NEW YORK — In what the U.S. authorities have called one of the

largest criminal copyright cases ever brought, the Justice Department

and the Federal Bureau of Investigation have seized the Web site

Megaupload and charged seven people connected with it with running

an international enterprise based on Internet piracy.



Megaupload, one of the most popular so-called locker services on the

Internet, allowed users to transfer large files like movies and music

anonymously. Media companies have long accused it of abetting

copyright infringement on a vast scale. In a grand jury indictment,

Megaupload is accused of causing $500 million in damages to

copyright owners and of making $175 million by selling ads and

premium subscriptions.









Four of the seven people, including the site’s founder, Kim Dotcom

(born Kim Schmitz), were arrested Friday in New Zealand; the three

others remain at large. Each of the seven people — who the indictment

said were members of a criminal group it called Mega Conspiracy — is

charged with five counts of copyright infringement and conspiracy. The

charges could result in more than 20 years in prison.



As part of the crackdown, about 20 search warrants were executed in

the United States and in eight other countries, including New Zealand.

About $50 million in assets were also seized, as well as a number of

servers and 18 domain names that formed Megaupload’s network of

file-sharing sites.



The police arrived at Dotcom Mansion in Auckland on Friday morning in

two helicopters. Mr.

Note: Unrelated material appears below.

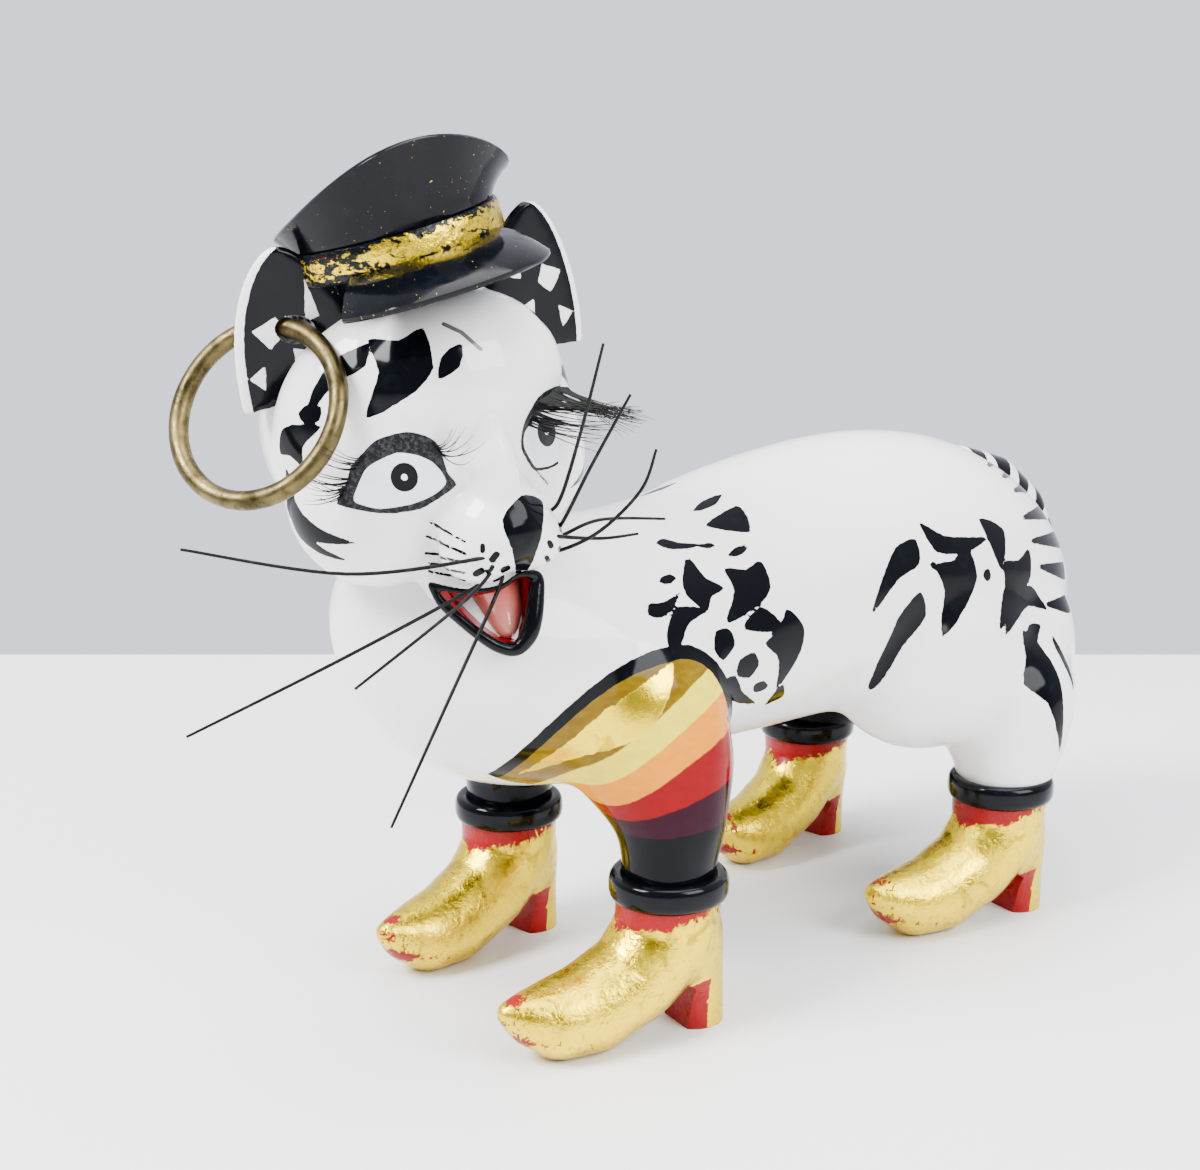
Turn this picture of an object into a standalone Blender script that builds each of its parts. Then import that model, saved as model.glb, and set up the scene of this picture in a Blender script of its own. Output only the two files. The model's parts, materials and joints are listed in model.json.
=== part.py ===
"""A painted alebrije cat that stands on four boots, wears a peaked cap and carries a hoop in one ear.

Every sub-part is its own object. The cat faces -Y, its left side is +X, and it stands on Z = 0. All of
it hangs under one empty, which is moved last so that the origin is the middle of the base.
"""

import math

import bmesh
import bpy
from mathutils import Matrix, Vector
from mathutils.bvhtree import BVHTree

MM = 0.001
GAP = 0.3 * MM  # air between two pieces that touch on the real figure

# Driving dimensions
BOOT_HEIGHT = 18.5 * MM  # sole to the flat top of the shaft
SHAFT_RADIUS = 7.3 * MM
HEEL_HEIGHT = 7 * MM
# Middle of each boot's shaft on the ground, and the turn of its toe towards the cat's left.
BOOTS = {
    "left_front": (18.5, -39.6, -8),
    "right_front": (-19.2, -38.3, 8),
    "left_rear": (21.0, 25.6, -8),
    "right_rear": (-20.5, 25.6, 8),
}
CUFF_HEIGHT = 3.2 * MM
ANKLE_RADIUS = 6.1 * MM
PIN_RADIUS = 1.25 * MM
HOOP_RADIUS = 10.65 * MM  # centreline of the ring
HOOP_WIRE = 1.15 * MM
HOOP_CLEARANCE = 0.45 * MM  # between the ring and the hole it swings in
HOOP_BEARING = math.radians(207.8)  # level bearing of the axis the ring swings about, from +X
HOOP_LEAN = math.radians(26)  # the ring rests on the cheek, so its foot stands out
HOOP_SLIP = math.radians(-14)  # the ring has slid round in its hole by this much
WHISKER_RADIUS = 0.26 * MM
BODY_VOXEL = 2.2 * MM
HEAD_VOXEL = 1.5 * MM

HEAD_CENTRE = Vector((1.1, -62.8, 79.4)) * MM
HEAD_TURN = math.radians(79)  # from straight ahead, towards the cat's left
HEAD_NOD = math.radians(6.3)
HEAD_TILT = math.radians(9)

COLOURS = {
    "white_lacquer": ((0.86, 0.86, 0.84, 1), 0.12, 0.0),
    "black_lacquer": ((0.006, 0.009, 0.014, 1), 0.15, 0.0),
    "stocking": ((0.70, 0.03, 0.05, 1), 0.2, 0.0),
    "gold_leaf": ((0.85, 0.62, 0.08, 1), 0.25, 1.0),
    "aged_brass": ((0.30, 0.24, 0.13, 1), 0.35, 1.0),
    "bristle": ((0.01, 0.01, 0.015, 1), 0.4, 0.0),
    "steel_wire": ((0.5, 0.5, 0.52, 1), 0.35, 1.0),
}


# ---------------------------------------------------------------- helpers


def material(name):
    """The named finish, made once."""
    found = bpy.data.materials.get(name)
    if found:
        return found
    made = bpy.data.materials.new(name)
    made.use_nodes = True
    colour, roughness, metallic = COLOURS[name]
    shader = made.node_tree.nodes["Principled BSDF"]
    shader.inputs["Base Color"].default_value = colour
    shader.inputs["Roughness"].default_value = roughness
    shader.inputs["Metallic"].default_value = metallic
    made.diffuse_color = colour
    return made


def object_of(name, bm, finish=None, matrix=None):
    """A linked object from a bmesh; one with no finish is a helper that no render shows."""
    mesh = bpy.data.meshes.new(name)
    bmesh.ops.recalc_face_normals(bm, faces=bm.faces)
    bm.to_mesh(mesh)
    bm.free()
    if matrix is not None:
        mesh.transform(matrix)
    made = bpy.data.objects.new(name, mesh)
    bpy.context.scene.collection.objects.link(made)
    if finish:
        made.data.materials.append(material(finish))
        made.parent = BASE
        mesh.shade_smooth()
        mesh.set_sharp_from_angle(angle=math.radians(40))
    else:
        made.hide_render = True
        made.display_type = "WIRE"
    return made


def settle(obj):
    """Makes the modifiers part of the mesh."""
    graph = bpy.context.evaluated_depsgraph_get()
    mesh = bpy.data.meshes.new_from_object(obj.evaluated_get(graph))
    obj.modifiers.clear()
    obj.data = mesh
    return obj


def boolean(obj, other, operation="DIFFERENCE"):
    """Cuts, keeps or joins obj with other at once."""
    change = obj.modifiers.new("cut", "BOOLEAN")
    change.operation = operation
    change.solver = "EXACT"
    change.object = other
    return settle(obj)


def copy_of(obj, name):
    """A hidden copy with its own mesh."""
    made = bpy.data.objects.new(name, obj.data.copy())
    bpy.context.scene.collection.objects.link(made)
    made.hide_render = True
    made.display_type = "WIRE"
    return made


def grown(obj, name, by=GAP):
    """A hidden copy of obj whose skin stands off by a gap."""
    made = copy_of(obj, name)
    swell = made.modifiers.new("grow", "DISPLACE")
    swell.strength = by
    swell.mid_level = 0
    return settle(made)


def facing(origin, turn=0.0, nod=0.0, tilt=0.0):
    """A local frame: +X forward, +Y left, +Z up.

    Turn is from -Y towards +X, nod is down and tilt lifts the left.
    """
    return (
        Matrix.Translation(origin)
        @ Matrix.Rotation(turn - math.pi / 2, 4, "Z")
        @ Matrix.Rotation(nod, 4, "Y")
        @ Matrix.Rotation(tilt, 4, "X")
    )


def along(start, end):
    """A frame at start with +Z towards end."""
    turn = (end - start).to_track_quat("Z", "Y").to_matrix().to_4x4()
    return Matrix.Translation(start) @ turn


def add_blob(bm, centre, radii, lean=0.0, detail=4):
    """An ellipsoid; lean tips its front down about the X axis. Sizes are in millimetres."""
    turn = Matrix.Translation(Vector(centre) * MM) @ Matrix.Rotation(lean, 4, "X")
    size = Matrix.Diagonal((*(r * MM for r in radii), 1))
    bmesh.ops.create_icosphere(bm, subdivisions=detail, radius=1, matrix=turn @ size)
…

Dotcom, a 37-year-old with dual Finnish and

German citizenship, retreated into a safe room, and the police had to

cut their way in. He was eventually arrested with a firearm close by

that the police said appeared to be a shortened shotgun.



“It was definitely not as simple as knocking at the front door,” said

Grant Wormald, a detective inspector.



The police said they seized 6 million New Zealand dollars, or $4.8

million, in luxury vehicles, including a Rolls-Royce Phantom Drophead

Coupe and a pink 1959 Cadillac. They also seized art and electronic

equipment and froze 11 million dollars in cash in various accounts.



Mr. Dotcom and three others arrested in New Zealand appeared in

court Friday afternoon and were denied bail. Extradition proceedings

will continue Monday.



The police said the other three arrested in New Zealand were Finn

Batato, 38, a German citizen and resident; Mathias Ortmann, 40, a

German citizen who is a resident of Hong Kong; and Bram van der

Kolk, 29, a Dutch citizen who is a resident of New Zealand.



The police said they were still searching Dotcom Mansion on Friday

evening.



Ira P. Rothken, a lawyer for Megaupload, said by telephone Thursday

that “Megaupload believes the government is wrong on the facts,

wrong on the law.”



The arrests were greeted almost immediately with digital Molotov

cocktails. The hacker collective that calls itself Anonymous attacked

the Web sites of the U.S. Justice Department and several major

entertainment companies and trade groups in retaliation for the

seizure of Megaupload.



The case against Megaupload comes at a charged time, a day after

broad online protests against a pair of anti-piracy bills in the U.S.

Congress: the Stop Online Piracy Act, or SOPA, in the House of

Representatives, and the Protect Intellectual Property Act, or PIPA, in

the Senate.



The bills would give the U.S. authorities expanded powers to crack

down on foreign sites suspected of piracy. But technology companies

and civil liberties groups say that the powers are too broadly defined

and could effectively result in censorship. On Wednesday, Google and

Wikipedia joined dozens of sites in political protests by blacking out

some content and explaining their arguments against the laws.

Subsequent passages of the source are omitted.